Die zweite Erklärung sieht in Christie durchaus den Wahlkämpfer – allerdings in eigener Sache. Während den lauen Vorwahlen war er lange Zeit als Überraschungskandidat gehypt worden. Obwohl er stets ablehnte und Ambitionen aufs Weiße Haus kategorisch verneinte, war klar, dass gerade ein neuer Stern in der republikanischen Partei aufgegangen war.

Sollte er Ambitionen für eine Kandidatur 2016 hegen, müsste er diese bei einem Sieg Romneys nächsten Dienstag auf Eis legen.

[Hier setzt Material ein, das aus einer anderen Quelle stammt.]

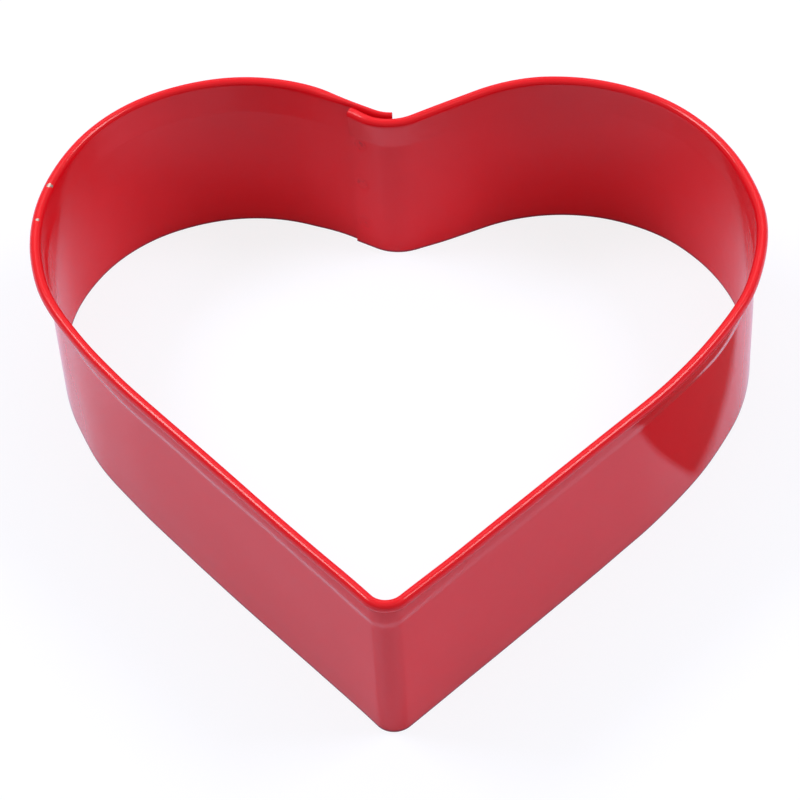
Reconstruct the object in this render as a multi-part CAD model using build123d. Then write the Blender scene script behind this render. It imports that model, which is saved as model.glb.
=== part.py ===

Bei einem Sieg Obamas hingegen hätte er freie Fahrt. Indizien gibt es durchaus – und nicht erst seit «Sandy»: Christie macht oft Wahlkampf für Romney, aber er erwähnt ihn dabei fast nie.

Auch Christie würde anecken

Chris Christie hätte ungeachtet seines Superstar-Status wohl mit ähnlichen Problemen zu kämpfen wie Romney. Der einflussreiche konservativ-religiöse Flügel der republikanischen Partei würde sich mit dem pragmatischen Ostküsten-Politiker schwer tun und versuchen, ihn wie Romney zu Extrempositionen zu zwingen. Der wird gerade von Aussagen aus den Vorwahlen eingeholt, er wolle die nationale Behörde für Katastrophenhilfe FEMA abschaffen. Deren Arbeit wird aber seit «Sandy» von allen Seiten überschwänglich gelobt – auch von Christie.

Sollte sich der Gouverneur dereinst um Amerikas höchstes Amt bewerben, würden unweigerlich auch die alten Diskussionen um seine Fettleibigkeit von neuem beginnen. Christies genaues Gewicht ist nicht bekannt, wird aber auf über 300 Pfund (rund 140 Kilo) geschätzt.